**What you need to do:**
Reproduce the lines from the one bearing "for corner in" through the one bearing "return a + (b - a) * t", inclusive. Copy them exactly; include no other line.

BEGIN Provided material

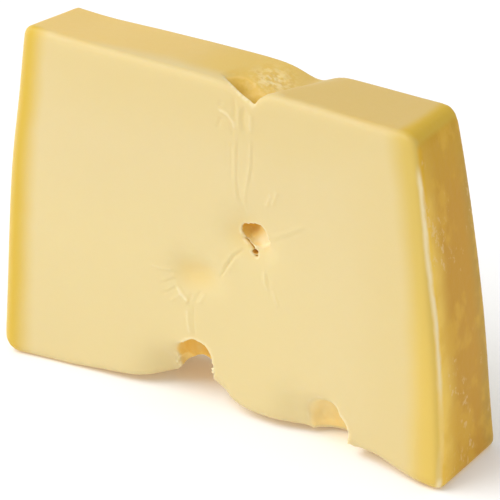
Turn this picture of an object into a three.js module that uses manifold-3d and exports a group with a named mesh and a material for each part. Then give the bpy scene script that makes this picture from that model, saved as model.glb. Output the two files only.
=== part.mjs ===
// A wedge of large-eyed semi-hard cheese, cut right across the wheel and stood on its longer rind-to-rind
// edge. It is one solid: a slab that narrows towards its crown, with swollen rind ends, softly rounded
// edges, a hollowed underside, and gas holes ("eyes") that the cuts opened.
//
// Millimetres, +Z up. X runs from one rind end to the other, and the front, the broad face with the open
// eye, looks along -Y. The origin is at the middle of the wedge's footprint.
import * as THREE from "three";
import { mergeVertices } from "three/addons/utils/BufferGeometryUtils.js";
import Module from "manifold-3d";

// The slab, before its ends swell and its eyes are opened.
const height = 87.2;
const foot = { length: 131.8, left: 29, right: 29.4 }; // length rind to rind, thickness at each end
const crown = { length: 115.6, left: 18.6, right: 21.4 };
const crownOffset = { x: -4, y: 1.7 }; // how far the crown's middle lies from the foot's
const endToe = 2.2; // how far each end's rear edge lies inside its front edge
const endBulge = 1.3; // how far each rind end swells past the straight line at mid height
const edgeRadius = 3;

// The underside is flat at both feet and hollowed between them. The front is dished towards its foot.
const hollow = { middle: -4, halfSpan: 42, rise: 2 };
const dish = { middle: -2, halfSpan: 60, depth: 5 };

// The gas holes that the cuts opened. Each has its place on a face, how deep its centre lies under that
// face, its half-sizes, and its heading about Z. Places are [x, z] on the front and [x, y] on the crown.
const eyes = {
  crownTrough: { face: "crown", at: [16.7, 0], depth: -2.8, half: [20, 6, 5.8], turn: 64 },
  crownPocket: { face: "crown", at: [10.8, -8.9], depth: 0.2, half: [5.8, 5.2, 5.6], turn: 20 },
  facePocket: { face: "front", at: [10.2, 47.7], depth: 3.6, half: [4, 6.2, 4.4], turn: 20 },
  footPocket: { face: "front", at: [-8.6, 9.6], depth: 4.5, half: [5.9, 8.2, 6.5], turn: 0 },
  footSlot: { face: "front", at: [-9.5, 1.7], depth: 4.6, half: [6.2, 9.6, 5.8], turn: 6 },
  sidePocket: { face: "front", at: [32.2, 3.1], depth: 4.8, half: [7.6, 8, 6.2], turn: -8 },
};

// The dents, where the skin has sunk towards an eye: how deep each is, and how far round it is felt.
const dents = [
  { face: "crown", at: [8, -14], depth: 1.6, reach: 6 },
  { face: "crown", at: [21.8, 12], depth: 1.4, reach: 5 },
  { face: "front", at: [11, 82], depth: 1.8, reach: 6 },
  { face: "front", at: [6, 49], depth: 1.8, reach: 6 },
  { face: "front", at: [-9.7, 36], depth: 3, reach: 5 },
  { face: "front", at: [-13.8, 4.2], depth: 3.6, reach: 7.5 },
  { face: "front", at: [24, 1], depth: 3.2, reach: 7 },
];

// How finely the surface is faceted.
const faceStep = 4.8; // the longest facet on the broad faces
const roundSteps = 2; // facets across each half of a rounded edge
const eyeSegments = 20;

const paste = new THREE.MeshStandardMaterial({ color: 0xf0dca3, roughness: 0.45, metalness: 0 });

const { lerp, degToRad } = THREE.MathUtils;
const thickest = Math.max(foot.left, foot.right);

// How far a stretch's hump stands at a place along it, from 0 at its ends to 1 at its middle.
const humpAt = (x, { middle, halfSpan }) => Math.max(0, 1 - ((x - middle) / halfSpan) ** 2);

// Bends a point of the straight block into the wedge: its taper, toe, bulge, dish and hollow.
function shape(point) {
  const up = point.z / height;
  const along = point.x / foot.length; // -1/2 at the left rind, 1/2 at the right
  const across = point.y / thickest; // -1/2 on the front, 1/2 on the rear
  const share = along + 0.5;
  const thickness = lerp(lerp(foot.left, foot.right, share), lerp(crown.left, crown.right, share), up);
  const length = lerp(foot.length, crown.length, up) + 2 * endBulge * Math.sin(Math.PI * up);
  const toe = endToe * (across + 0.5);
  point.x = crownOffset.x * up + along * (length - 2 * toe);
  point.y = crownOffset.y * up + across * thickness;
  point.y += dish.depth * humpAt(point.x, dish) * (0.5 - across) * (1 - up);
  point.z += hollow.rise * humpAt(point.x, hollow) * (1 - up);
  return point;
}

// For each face, the way into the paste, and the point at a place on it.
const faces = {
  front: {
    inward: new THREE.Vector3(0, 1, 0),
    pointAt: ([x, z]) => shape(new THREE.Vector3(x, -thickest / 2, z)),
  },
  crown: {
    inward: new THREE.Vector3(0, 0, -1),
    pointAt: ([x, y]) => shape(new THREE.Vector3(x, y, height)),
  },
};

// Sinks a point of the wedge's surface with the dents near it.
function sink(point) {
  const start = point.clone();
  for (const { face, at, depth, reach } of dents) {
    const { inward, pointAt } = faces[face];
    const apart = start.distanceTo(pointAt(at));
    point.addScaledVector(inward, depth * Math.exp(-(apart ** 2) / (2 * reach ** 2)));
  }
  return point;
}

// Facets along one side of the block: the even ones between the roundings, and both roundings.
const facetsAlong = (size) => Math.ceil((size - 2 * edgeRadius) / faceStep) + 2 * roundSteps;

// Turns the even spacing of a unit box, from -1/2 to 1/2, into one with equal angles in each rounding.
function spaced(even, size) {
  const facets = facetsAlong(size);
  const index = Math.round((even + 0.5) * facets);
  const flat = size / 2 - edgeRadius;
  const fromEnd = Math.min(index, facets - index);
  if (fromEnd >= roundSteps) return (flat * (2 * index - facets)) / (facets - 2 * roundSteps);
  const angle = (Math.PI / 4) * (1 - fromEnd / roundSteps);
  return Math.sign(even) * (flat + edgeRadius * Math.tan(angle));
}

// Brings a point of the square block's surface onto the rounded block's.
function roundOff(point, size) {
  const flat = size.clone().multiplyScalar(0.5).subScalar(edgeRadius);
  const core = point.clone().clamp(flat.clone().negate(), flat);
  return point.sub(core).setLength(edgeRadius).add(core);
}

function makeSlab() {
  const size = new THREE.Vector3(foot.length, thickest, height);
  const geometry = new THREE.BoxGeometry(1, 1, 1, ...size.toArray().map(facetsAlong));
  const position = geometry.getAttribute("position");
  const point = new THREE.Vector3();
  for (let i = 0; i < position.count; i++) {
    point.fromBufferAttribute(position, i);
    point.set(spaced(point.x, size.x), spaced(point.y, size.y), spaced(point.z, size.z));
    roundOff(point, size);
    point.z += height / 2;
    position.setXYZ(i, ...sink(shape(point)));
  }
  return geometry;
}

function makeEye({ face, at, depth, half, turn }) {
  const { inward, pointAt } = faces[face];
  const centre = pointAt(at).addScaledVector(inward, depth);
  const geometry = new THREE.SphereGeometry(1, eyeSegments, eyeSegments / 2);
  geometry.scale(...half);
  geometry.rotateZ(degToRad(turn));
  geometry.translate(...centre);
  return geometry;
}

const wasm = await Module();
wasm.setup();

function toSolid(geometry) {
  const bare = new THREE.BufferGeometry();
  bare.setAttribute("position", geometry.getAttribute("position"));
  bare.setIndex(geometry.index);
  const merged = mergeVertices(bare);
  const vertProperties = merged.getAttribute("position").array;
  const triVerts = new Uint32Array(merged.index.array);
  return new wasm.Manifold(new wasm.Mesh({ numProp: 3, vertProperties, triVerts }));
}

function toGeometry(solid) {
  const { vertProperties, triVerts } = solid.getMesh();
  const geometry = new THREE.BufferGeometry();
  geometry.setAttribute("position", new THREE.BufferAttribute(vertProperties, 3));
  geometry.setIndex(new THREE.BufferAttribute(triVerts, 1));
  geometry.computeVertexNormals();
  return geometry;
}

function makeWedge() {
  let solid = toSolid(makeSlab());
  for (const eye of Object.values(eyes)) solid = solid.subtract(toSolid(makeEye(eye)));
  const wedge = new THREE.Mesh(toGeometry(solid), paste);
  wedge.name = "cheese_wedge";
  return wedge;
}

const cheese = new THREE.Group();
cheese.add(makeWedge());
export default cheese;
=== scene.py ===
import itertools
import math
import time

import bmesh
import bpy
import numpy as np
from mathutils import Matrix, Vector, bvhtree, kdtree


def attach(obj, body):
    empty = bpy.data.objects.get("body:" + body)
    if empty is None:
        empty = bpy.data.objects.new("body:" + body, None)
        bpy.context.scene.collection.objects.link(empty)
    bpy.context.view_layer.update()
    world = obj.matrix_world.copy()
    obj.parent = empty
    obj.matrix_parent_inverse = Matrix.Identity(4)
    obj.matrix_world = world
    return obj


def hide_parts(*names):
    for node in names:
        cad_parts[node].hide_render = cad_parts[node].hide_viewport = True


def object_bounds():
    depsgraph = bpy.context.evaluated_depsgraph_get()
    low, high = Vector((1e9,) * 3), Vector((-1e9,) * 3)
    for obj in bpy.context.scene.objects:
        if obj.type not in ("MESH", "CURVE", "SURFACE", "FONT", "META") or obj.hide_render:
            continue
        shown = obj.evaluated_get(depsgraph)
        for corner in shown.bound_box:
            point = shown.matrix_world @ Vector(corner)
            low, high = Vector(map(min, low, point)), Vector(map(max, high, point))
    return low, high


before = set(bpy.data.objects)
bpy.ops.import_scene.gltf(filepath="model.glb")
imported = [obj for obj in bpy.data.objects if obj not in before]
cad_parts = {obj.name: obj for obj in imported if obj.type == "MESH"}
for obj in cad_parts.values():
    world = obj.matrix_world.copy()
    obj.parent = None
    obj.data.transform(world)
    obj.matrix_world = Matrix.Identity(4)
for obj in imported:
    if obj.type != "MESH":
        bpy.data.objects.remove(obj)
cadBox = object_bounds()
started = time.time()
scene = bpy.context.scene
mm = 0.001


def say(words):
    print(f"[{time.time() - started:6.1f} s] {words}")


def lerp(a, b, t):
    return a + (b - a) * t


def smooth(x, low, high):  # 0 below low, 1 above high, and a soft step between
    t = np.clip((x - low) / (high - low), 0, 1)
    return t * t * (3 - 2 * t)


def grain(points, size, seed):  # smooth noise from -1 to 1 on a lattice of that spacing
    cells = 32
    lattice = np.random.default_rng(seed).uniform(-1, 1, (cells, cells, cells))
    place = points / size
    corner = np.floor(place).astype(int)
    t = place - corner
    t = t * t * (3 - 2 * t)
    total = np.zeros(len(points))
    for step in itertools.product((0, 1), repeat=3):
        weight = np.where(step, t, 1 - t).prod(axis=1)
        total += weight * lattice[tuple(((corner + step) % cells).T)]
    return total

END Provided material

**Solution for this task:**
        for corner in shown.bound_box:
            point = shown.matrix_world @ Vector(corner)
            low, high = Vector(map(min, low, point)), Vector(map(max, high, point))
    return low, high


before = set(bpy.data.objects)
bpy.ops.import_scene.gltf(filepath="model.glb")
imported = [obj for obj in bpy.data.objects if obj not in before]
cad_parts = {obj.name: obj for obj in imported if obj.type == "MESH"}
for obj in cad_parts.values():
    world = obj.matrix_world.copy()
    obj.parent = None
    obj.data.transform(world)
    obj.matrix_world = Matrix.Identity(4)
for obj in imported:
    if obj.type != "MESH":
        bpy.data.objects.remove(obj)
cadBox = object_bounds()
started = time.time()
scene = bpy.context.scene
mm = 0.001


def say(words):
    print(f"[{time.time() - started:6.1f} s] {words}")


def lerp(a, b, t):
    return a + (b - a) * t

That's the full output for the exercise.